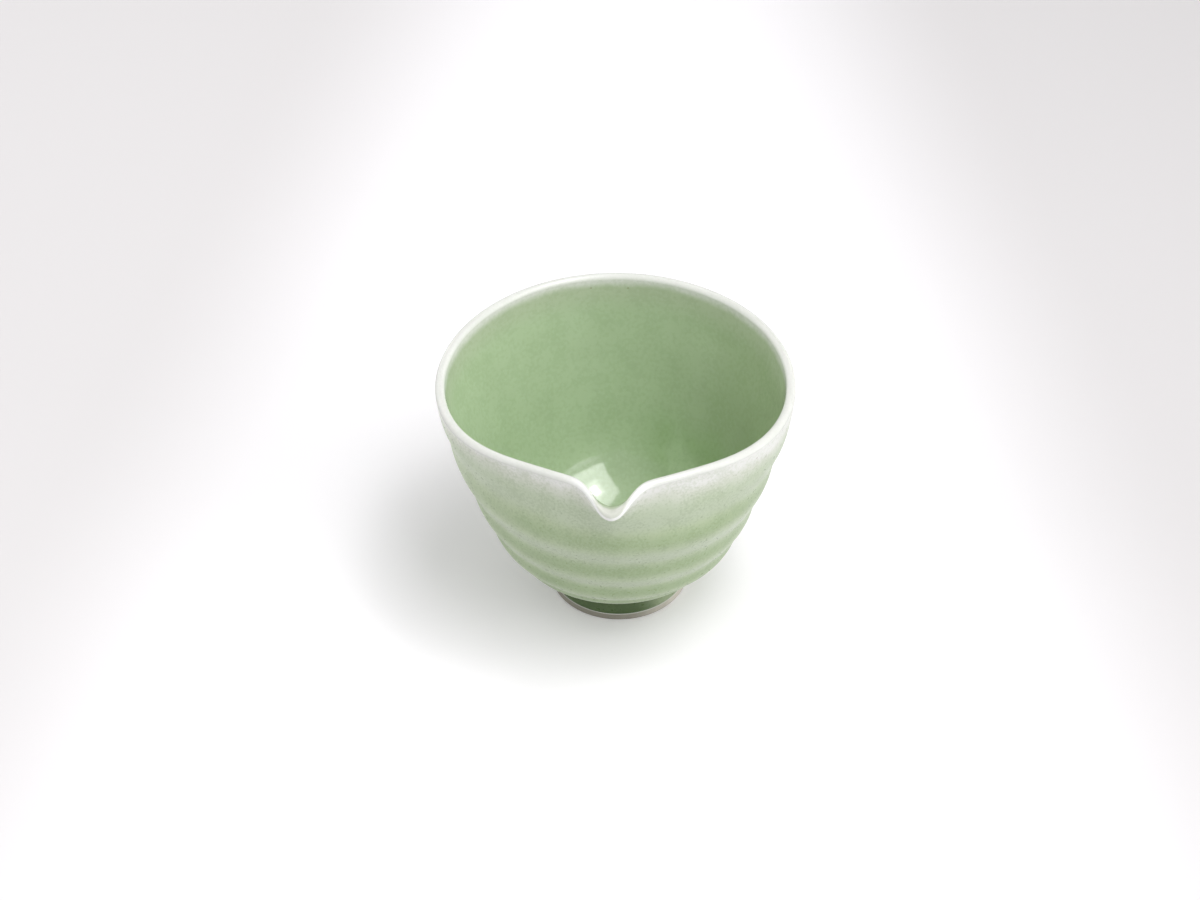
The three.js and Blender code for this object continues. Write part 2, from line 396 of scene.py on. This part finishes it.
def placed(points):
    """Section points, one for each column or the same for all, as a ring round the foot's middle."""
    turn = np.radians(ANGLES)
    radius, level = np.broadcast_to(points, (COLUMNS, 2)).T
    shift = LEAN * level / HEIGHT
    return np.stack([radius * np.sin(turn) - shift, -radius * np.cos(turn), level], axis=-1)


def wall_lengths(shares):
    """Distances along the thrown wall, one from each share to the next."""
    return np.linalg.norm(np.diff(thrown_wall(shares), axis=0), axis=1)


def even_shares(count, start, end):
    """Shares of the wall at equal distances along it."""
    dense = 1 - np.linspace(math.sqrt(1 - start), math.sqrt(1 - end), LENGTH_STEPS) ** 2
    length = np.concatenate([[0], np.cumsum(wall_lengths(dense))])
    return np.interp(np.linspace(0, length[-1], count + 1), length, dense)


def rim_distance(share):
    """Millimetres down the wall from the rim, on the wall as thrown."""
    dense = 1 - np.linspace(1, math.sqrt(1 - share), RIM_STEPS) ** 2
    return float(wall_lengths(dense).sum())


def lip_floor():
    """1 on the middle of the lip's channel and 0 away from it."""
    return bell(ANGLES, LIP_FLOOR_SPREAD)


def liner_shade_side():
    """1 where the liner has painted shade, round the side to the right of the lip."""
    return side_bell(ANGLES, *LINER_SHADE_SIDE)


def shaded_foot_side():
    """0 on the foot's right, where light is painted, and 1 elsewhere, where shade is painted."""
    return 1 - side_bell(ANGLES, *FOOT_LIT_SIDE)


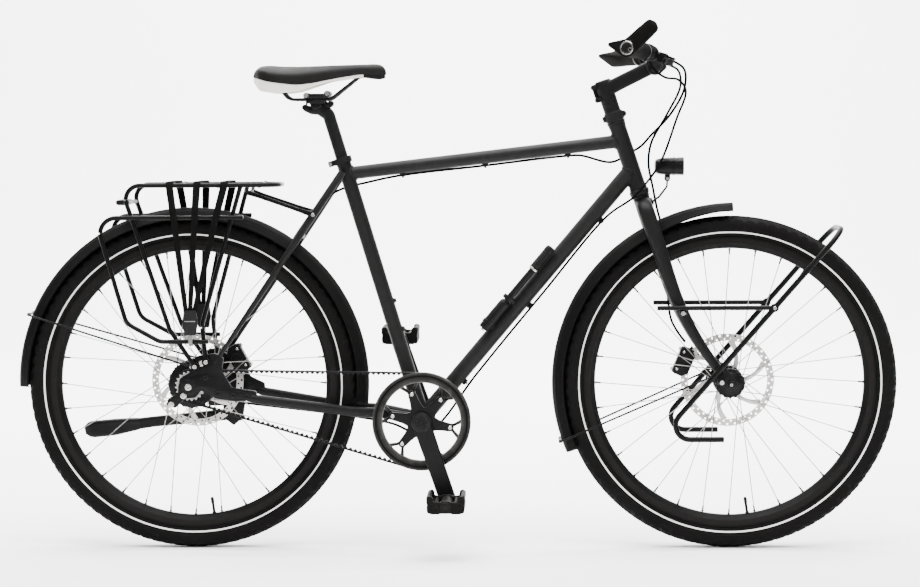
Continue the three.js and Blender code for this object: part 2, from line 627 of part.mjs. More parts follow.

#####

Identify every line above that includes the word "part", and show those lines.

The three.js and Blender code for this object continues. Write part 2, from line 396 of scene.py on. This part finishes it.
Continue the three.js and Blender code for this object: part 2, from line 627 of part.mjs. More parts follow.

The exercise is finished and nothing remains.